Peu de temps après la prestation à Srinagar, des musulmans radicaux se sont empressés de donner leur avis sur la page Facebook de Praagaash. Comment ces jeunes “prostituées” ont-elles oser monter sur scène face à des hommes inconnus? Et ça continue dans la même veine, certains commentaires suggérant qu’Aneeqa, Noma et Farah devraient être violées pour ce qu’elles ont fait. Les filles ne se laissent pourtant pas démonter : rien ne les détournera de leur rêve rock n’roll. Après tout, ces critiques sont sûrement “l’oeuvre d’autres ados jaloux”.
Mais bientôt, Praagaash devient le point d’orgue des tensions entre la population hindoue et la minorité musulmane. Même le premier ministre de l’État du Jammu-Cachemire y est allé de sa petite phrase, assénant les filles à ne pas se laisser décourager par “une poignée d’idiots”.
I hope these talented young girls will not let a handful of morons silence them #Pragaash
— Omar Abdullah (@abdullah_omar) 2 février 2013
Le débat politique fait fureur. Les partisans hindous défendent Praagaash (“les filles musulmanes qui font tomber les barrières conservatrices”) ; les séparatistes, dont le leader Syed Ali Geelani, condamnent les trois ados. Le Times of India va jusqu’à intimer le Cachemire à soutenir Praagaash au nom de la lutte contre les Taliban : “si des éléments réactionnaires parviennent à étouffer toute activité musicale, les civils en souffriront, ce qui laissera le terrain libre à tous ceux qui veulent faire du Cachemire un Afghanistan talibanisé”.
“IL FAUT SUIVRE LES RÈGLES”
Dimanche dernier, le grand mufti Bashiruddin Ahmad lance une fatwa contre les ados pour avoir chanté en public. Pour le mufti, les femmes ne doivent chanter qu’à la maison et seulement devant des membres féminins de la famille.
Le groupe se dissout sous la pression parentale.

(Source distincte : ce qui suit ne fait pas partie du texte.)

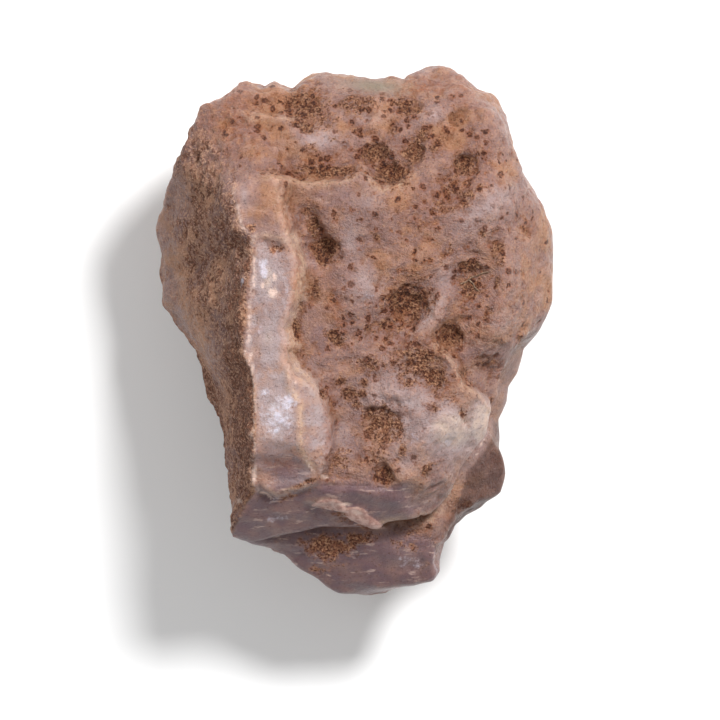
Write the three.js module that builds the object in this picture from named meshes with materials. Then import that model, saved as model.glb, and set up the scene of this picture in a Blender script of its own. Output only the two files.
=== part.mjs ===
// A chalcedony nodule: one weathered, broken stone that lies on a small flat spot with its broken face up.
// Millimetres, +Z up, +Y along the length. The origin is the middle of the stone's box, at the rest spot.
//
// The stone is a field that is below zero inside. Broken planes, a soil-covered flank, a pale strip,
// a thick front layer and a lower back layer are joined and cut with rounded edges. A closed mesh is
// then settled on it.

import * as THREE from 'three';
import { mergeVertices } from 'three/addons/utils/BufferGeometryUtils.js';

// Driving dimensions
const FACE_HEIGHT = 37.5;       // broken face, above the surface that the stone lies on
const STRIP_HEIGHT = 41.3;      // pale strip that stands proud of the face
const FLANK_HEIGHT = 42.5;      // crest between the strip and the left flank
const BACK_HEIGHT = 28.0;       // lower layer that shows past the front layer
const WAIST_HEIGHT = 15.0;      // widest section, where the silhouette is taken
const REST_SPOT = [0.0, 1.5];   // middle of the flat spot

// Sides, by the millimetre above or below the waist
const WAIST_RISE = [0.13, 0.16]; // the waist climbs to the right and towards the broad end
const WAIST_TAPER = 0.10;       // how much the sides draw in
const SIDE_DRIFT = 0.25;        // how far they wander
const DRIFT_REACH = 8;          // height over which they go on wandering
const DRIFT_SIZE = 11;
const EDGE_LOSS = 0.5;          // what the rounding takes off the silhouette, given back to it
const UNDERCUT = 0.30;          // how much the front layer's edge draws in for each millimetre down
const OVERHANG = FACE_HEIGHT - 3.5; // height under which it does

// Left flank: its slope, how its crest sinks at both ends and how it rounds off towards the broad end,
// each with the stretch of y that it changes over
const FLANK_SLOPE = { least: 1.75, more: 2.8, from: 5, to: -19 };
const CREST_SINK = [{ depth: 3.5, from: 5, to: 30 }, { depth: 2.5, from: -16, to: -34 }];
const CREST_ROUND = { least: 0.9, more: 5.0, from: 19, to: 29 };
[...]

La mère de Farah la batteuse, n’a jamais vraiment accepté les velléités musicales de sa fille, mais elle ne voulait pas “détruire ses rêves”. “En échange, son père lui a fait promettre de prier 5 fois par jour”. La mère d’Aneeqa ne comprend pas pourquoi on condamne sa fille alors que des tas de femmes jouent de la musique ou la comédie à la télévision dans tous les foyers du Cachemire. “Mais si on veut vivre ici, il faut suivre les règles”, soupire t-elle. Sa seule crainte : qu’Aneeqa soit attaquée à l’acide, ou pire, assassinée.
Les filles, elles, continuent d’écrire dans leur chambre. Leur dernière compo, une chanson punk qui marie paroles en hindi et anglais. “C’est notre passion, et on n’y peut rien, s’énerve Aneeqa, donc si les gens veulent parler, qu’ils parlent!”. Une flamme que les conservateurs ne parviendront pas à éteindre.